Fadi al-Qanbar è l’ennesimo nome che entra nel triste elenco degli attentatori che in questi ultimi due anni hanno insanguinato il pianeta. Il teatro della strage questa volta è stata Gerusalemme, città dalle mille contraddizioni dove le ragioni dell’Isis si mescolano e si confondono con quelle di Hamas e dove la linea dei buoni e dei cattivi non è così facilmente tracciabile. Un camion, anche questo familiare agli europei di Nizza e di Berlino, si getta su un manipolo di soldati israeliani appena scesi da un autobus uccidendone quattro e ferendone quindici, passando avanti e indietro sui corpi martoriati e provocando la reazione degli altri militari presenti che uccidono l’uomo con pochi colpi precisi e pensati. 



Molti i contorni e le commistioni da verificare e molte considerazioni potrebbero nuovamente essere fatte, ma il punto non è questo. Il dilagare dell’odio pone ad ogni latitudine una domanda sulla natura del male che non è più eludibile. Da dove viene questa cieca forza di distruzione? Dove affonda le sue radici ogni ideologia di morte e di sterminio? Benedetto XVI direbbe, con la sua spiazzante semplicità, dall’assenza di Dio. Ma il teologo bavarese non si accontenterebbe di queste tre parole e scenderebbe in profondità fino ad incontrare un terreno comune con tutti gli uomini: è l’assenza d’amore che genera il male. Noi odiamo quando non ci sentiamo amati, quando abbiamo paura di non esserlo. 
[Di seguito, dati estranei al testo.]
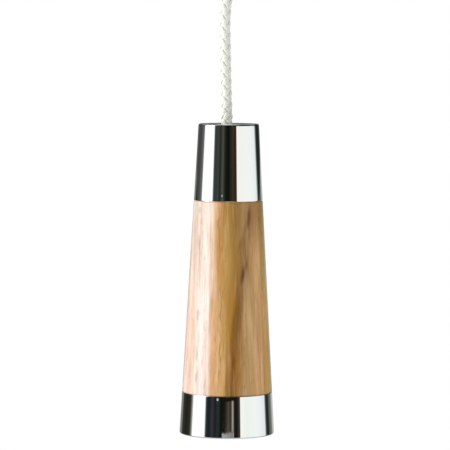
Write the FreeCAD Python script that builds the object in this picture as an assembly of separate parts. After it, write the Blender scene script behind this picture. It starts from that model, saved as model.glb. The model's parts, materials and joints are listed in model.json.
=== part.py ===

Per molti fondamentalisti è il comportamento di noi occidentali che toglie l’amore di Dio dal mondo. Eliminando noi, Dio torna e con lui torna l’amore, torna il bene, torna la felicità cui abbiamo diritto, quella felicità che un giorno — in segreto — ci è stata da qualche parte promessa e che la storia, matrigna cattiva, sembra non donarci. Non ce la dona l’amore, non ce la donano gli amici, i figli, i genitori, i colleghi, i compagni, la politica, le stelle. Ed è allora che odiamo e diventiamo violenti. Molte volte si critica Francesco per il suo silenzio sul fondamentalismo islamico o per la sua equiparazione ad un — si dice improbabile — fondamentalismo cattolico. Ma il Papa ha abolito le strette categorie dell’Occidente che tendono a qualificare tutto, scegliendo, al contrario, di parlare delle categorie dell’umano, del male che c’è nell’uomo, in ogni uomo. Quel male che nasce dall’assenza del bene e che ci rende rabbiosi e vendicativi, veloci all’ira e schiavi dei nostri impulsi.  



Alla fine siamo solo ostaggi del nostro dolore, uomini che uccidono sperando di colpire — con le parole o con le armi — il proprio carceriere. Abbiamo solo paura della nostra povertà, di quell’argine che ci mostra che il nostro cuore non potrà mai trovare pienezza nelle sicurezze di questo mondo. Aspettiamo solo un gesto di liberazione, una carezza di tenerezza. Solo che, non sapendo più come si fa ad attenderlo e a chi chiederlo, cominciamo a pretenderlo, a rubarlo, a estorcerlo con il solo linguaggio che con l’amore sembra essere davvero universale, quello della violenza. Una violenza che uccide a Gerusalemme, a Istanbul, a Parigi. Una violenza che, forse, a ben vedere uccide anche in casa nostra.